The native of Davie, Fla., didn’t get much national acclaim at North Carolina, in part perhaps because UNC’s NCAA problems overshadowed anything the Tar Heels did on the field. But NFL scouts were paying attention, and there’s a reason Bernard may be the top tailback drafted next April, and it was clearly a factor in his decision.
Injuries, though, had to rank at the top of the list.
Bernard missed his true freshman season after tearing the ACL in his knee on the third day of practice. And this past season, he missed two full games and saw limited action in two others because of more nagging problems.
In fact, Bernard had just 29 rushing attempts through the first five games of the season and barely played in 62-0 and 66-0 wins over Elon and Idaho, respectively, magnifying just how amazing he was when in uniform. It also makes one wonder just how incredible his numbers could have been.
Bernard ran the ball 184 times for 1,228 yards, an average of 6.7 yards per carry, and 12 touchdowns. He also caught 47 passes for 490 yards and five scores. In addition, Bernard returned two punts for touchdowns, including one for 74 yards to beat rival North Carolina State with 13 seconds remaining on the contest.

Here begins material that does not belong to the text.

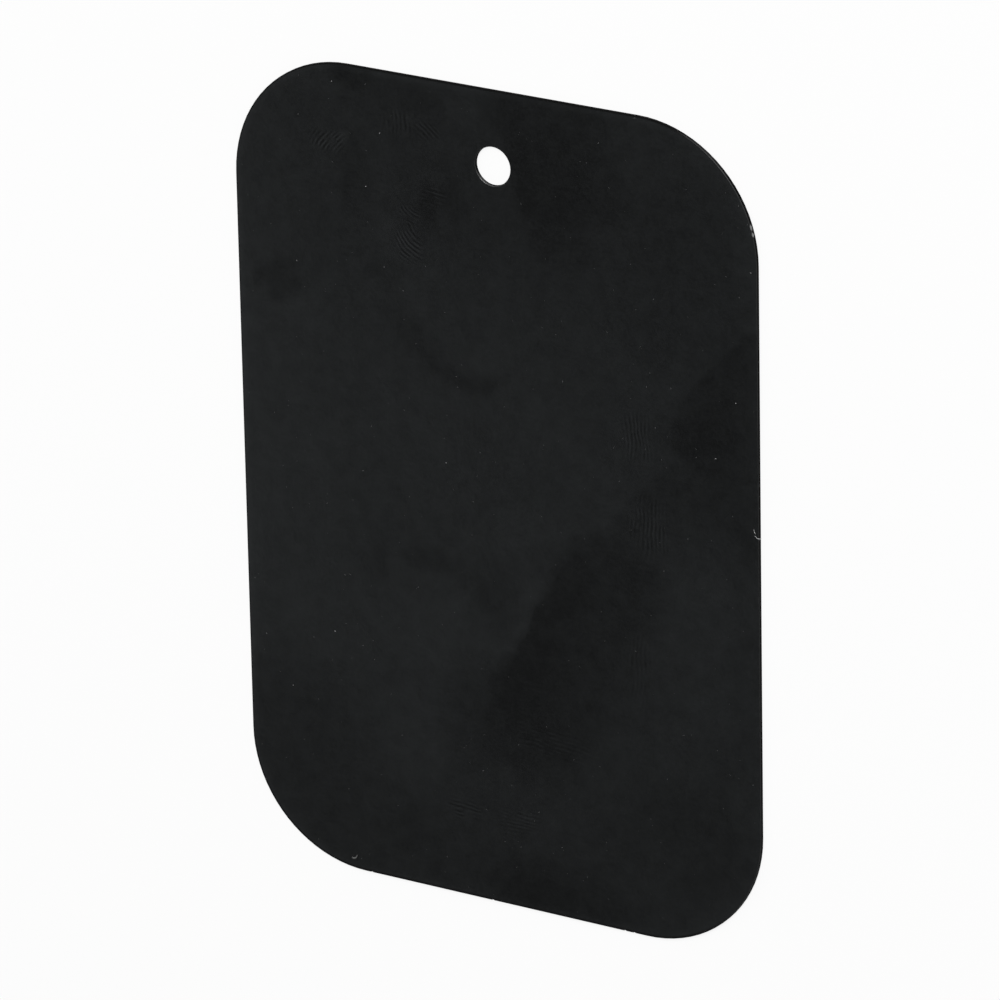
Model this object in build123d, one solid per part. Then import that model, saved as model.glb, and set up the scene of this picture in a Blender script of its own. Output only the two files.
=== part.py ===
from build123d import *

import os

# Plate of a magnetic phone holder: the thin steel sheet that goes on a phone or behind it,
# and that the holder's magnet grips.
# It is one piece. It is blanked and pierced from flat sheet, tumbled, and coated black all over.
# It lies on its back face, with its origin under the middle of the plate:
# +X across the plate, +Y along it to the end with the hole, +Z out of its front face.
# All sizes are in millimetres.

# Blank
plate_length = 65.0
plate_width = 45.0
sheet_thickness = 0.3
corner_radius = 10.0

# Pierced hole that the plate hangs by, a little to the right of its centre line
hole_diameter = 3.0
hole_edge_distance = 5.9
hole_side_offset = 0.15

# Rims: the blanking punch draws the front rim down, and tumbling takes the burr off the back rim
front_rim_radius = 0.08
back_rim_radius = 0.03

# Wear: shallow nicks in the edge away from the hole, by their places from the centre line
nick_depth = 0.08
nick_radius = 0.12
nick_places = (-11.95, -1.08, 10.6, 11.4)


def punch(outline, place=(0, 0)):
    """Returns the slug that a punch of this outline drives through the sheet."""
    return Pos(*place, 0) * extrude(outline, sheet_thickness)


def blank_and_pierce():
    """Returns the sharp-edged plate, as it leaves the press."""
    blank = punch(RectangleRounded(plate_width, plate_length, corner_radius))
    hole_place = (hole_side_offset, plate_length / 2 - hole_edge_distance)
    return blank - punch(Circle(hole_diameter / 2), hole_place)


def round_rims(plate):
    """Rounds the outer rim and the hole's rim, more at the front than at the back."""
    front_rims = plate.edges().group_by(Axis.Z)[-1]
    plate = fillet(front_rims, front_rim_radius)
    back_rims = plate.edges().group_by(Axis.Z)[0]
    return fillet(back_rims, back_rim_radius)


def nick_edge(plate):
    """Knocks the nicks into the finished edge."""
    nick_centre = -plate_length / 2 - nick_radius + nick_depth
    for nick_place in nick_places:
        plate -= punch(Circle(nick_radius), (nick_place, nick_centre))
    return plate


holder_plate = nick_edge(round_rims(blank_and_pierce()))

os.makedirs("parts", exist_ok=True)
export_step(holder_plate, "parts/holder_plate.step")
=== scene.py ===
from math import cos, pi, radians, sin

import bpy
from mathutils import Matrix, Vector


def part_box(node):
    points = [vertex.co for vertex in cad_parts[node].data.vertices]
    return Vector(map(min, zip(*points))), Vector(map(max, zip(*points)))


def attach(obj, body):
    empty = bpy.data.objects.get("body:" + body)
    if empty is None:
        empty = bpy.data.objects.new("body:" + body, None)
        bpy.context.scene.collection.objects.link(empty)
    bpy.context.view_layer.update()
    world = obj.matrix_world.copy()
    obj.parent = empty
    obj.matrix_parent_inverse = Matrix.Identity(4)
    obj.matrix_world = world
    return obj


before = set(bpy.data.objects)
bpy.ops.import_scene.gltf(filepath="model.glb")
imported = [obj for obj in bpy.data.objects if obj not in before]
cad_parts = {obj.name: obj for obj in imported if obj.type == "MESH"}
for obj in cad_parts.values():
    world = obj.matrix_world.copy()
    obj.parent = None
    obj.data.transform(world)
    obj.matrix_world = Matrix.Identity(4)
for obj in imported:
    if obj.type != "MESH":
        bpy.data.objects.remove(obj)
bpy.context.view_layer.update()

# Camera
# The plate lies on its back and is looked down on from past its right-hand edge and its hole,
# from far off through a long lens, with its long side nearly upright in the picture. Lengths are
# in millimetres, but for the floor and the lamps, and turns are in degrees, but for the specks.
mm = 0.001
plate_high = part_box("holder_plate")[1]
face_height = plate_high.z / mm
picture_lens = 308.4
picture_distance = 638.08
picture_azimuth = 36.256
picture_elevation = 52.302
picture_roll = -1.118
aim = Vector((0.24, 0.37, face_height))


def toward(azimuth, elevation):
    """The direction this many degrees round from +X and this many above the floor."""
    azimuth, elevation = radians(azimuth), radians(elevation)
    return Vector((cos(elevation) * cos(azimuth), cos(elevation) * sin(azimuth), sin(elevation)))


camera = bpy.data.objects.new("picture_camera", bpy.data.cameras.new("picture_camera"))
camera.data.lens = picture_lens
camera.data.sensor_width = 36
camera.data.clip_start = 10 * mm
toward_camera = toward(picture_azimuth, picture_elevation)
across_picture = Vector((0, 1, 0)).cross(toward_camera).normalized()
up_picture = toward_camera.cross(across_picture)
upright = Matrix((across_picture, up_picture, toward_camera)).transposed()
camera.matrix_world = Matrix.LocRotScale(
    mm * (aim + picture_distance * toward_camera),
    upright @ Matrix.Rotation(radians(picture_roll), 3, "Z"),
    None,
)
bpy.context.collection.objects.link(camera)
bpy.context.scene.camera = camera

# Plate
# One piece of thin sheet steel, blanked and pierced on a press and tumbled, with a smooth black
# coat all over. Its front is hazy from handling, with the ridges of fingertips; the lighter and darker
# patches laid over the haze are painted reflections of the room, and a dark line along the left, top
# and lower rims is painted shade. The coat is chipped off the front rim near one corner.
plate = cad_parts["holder_plate"]
coat_black = (0.0028, 0.0032, 0.0034, 1)
# The grey of full haze, which is also the painted sheen of the lighter patches
haze_and_sheen_grey = (0.0118, 0.0133, 0.0140, 1)
# The dark of the cut walls, which is also the painted shade along the left, top and lower rims
wall_and_rim_shade_black = (0.008, 0.008, 0.008, 1)
bare_steel = (0.22, 0.22, 0.22, 1)
coat_roughness = 0.30
haze_roughness = 0.40
rim_roughness = 0.60
cut_wall_roughness = 0.9
steel_roughness = 0.5

# The haze that is everywhere, from none at 0 to full at 1, and how blotchy it is at three
# scales: blotches in a millimetre, and how much they vary it
haze_base = 0.42
clouding = (0.15, 0.25)
mottling = (0.9, 0.48)
grain = (3.5, 0.60)

# The skin of the coat: its ripples in a millimetre, and how high they are
orange_peel_per_mm = 1.6
orange_peel_height = 0.0012

# Each mark: x, y, half width, half length, turn, softness of its edge, strength
# Lighter ovals, partly haze and partly painted sheen, such as the lighter strip down the left-hand side
haze_and_sheen_ovals = (
    (-5.0, 0.0, 18.0, 17.0, 0, 0.50, 0.14),
    (-22.5, 3.0, 6.2, 23.0, 0, 0.60, 0.15),
    (-22.6, 0.0, 1.5, 26.0, 0, 0.80, 0.10),
    (22.2, 14.0, 0.9, 3.0, 0, 0.70, 0.20),
    (-20.0, -29.4, 1.6, 6.0, 45, 0.70, 0.16),
    (19.7, -29.5, 1.4, 6.0, -45, 0.70, 0.13),
    (19.9, 29.5, 1.4, 5.0, 45, 0.70, 0.08),
    (-19.9, 29.5, 1.4, 5.0, -45, 0.70, 0.05),
    (21.9, 23.0, 1.2, 4.5, 8, 0.70, 0.12),
    (-15.0, -12.5, 6.5, 5.0, 0, 0.60, 0.10),
    (-4.5, -11.8, 4.0, 3.5, 0, 0.60, 0.12),
    (-8.0, -20.5, 3.0, 4.0, 0, 0.50, 0.12),
    (17.5, -7.0, 4.5, 8.0, 0, 0.50, 0.11),
    (2.7, -7.8, 0.8, 3.8, -28, 0.60, 0.11),
    (-17.0, 23.2, 2.4, 0.4, 22, 0.60, 0.08),
    (-17.5, 12.8, 2.2, 0.4, 15, 0.60, 0.08),
    (-12.9, 26.8, 0.5, 0.5, 0, 0.50, 0.22),
    (-8.6, 19.8, 1.0, 1.0, 0, 0.60, 0.12),
)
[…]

In essentially eight games, Bernard accounted for 1,981 all-purpose yards and 19 touchdowns on 247 touches. That’s good for an average of 8.02 yards every time he got his hands on the ball.
“He’s a guy that when a play needs to be made, he wants to be out there,” UNC coach Larry Fedora said about Bernard following the win over N.C. State. “He wants the ball in his hands. I promise you he was one of those kids that was always wanting to take the last-second shot in the backyard. He’s just one of those guys, he wants the ball in his hands.
“He wants the opportunity to make a play. Some people look at that, they get nervous, they get scared because everybody’s looking at me in the situation, not him. That’s when he excels.”
For Bernard, however, that game-changing moment can come at any time. He’s a threat to score from any spot on the field and often has.
But given his recent history with injuries and seeing South Carolina tailback Marcus Lattimore suffer a severe knee injury this season, something Bernard has spoken openly about, the ultra-fast and shifty athlete knew it was time to essentially cash in before he suffered a similar fate.
Numerous mock NFL Drafts list Bernard as the top available tailback, and most have him either going in the first round or trending that way.
Bernard would have been UNC’s best bet for a Heisman Trophy since Kelvin Bryant in 1981 had he opted to return to Chapel Hill.
Tar Heel fans will now have to cheer on his exploits at the next level.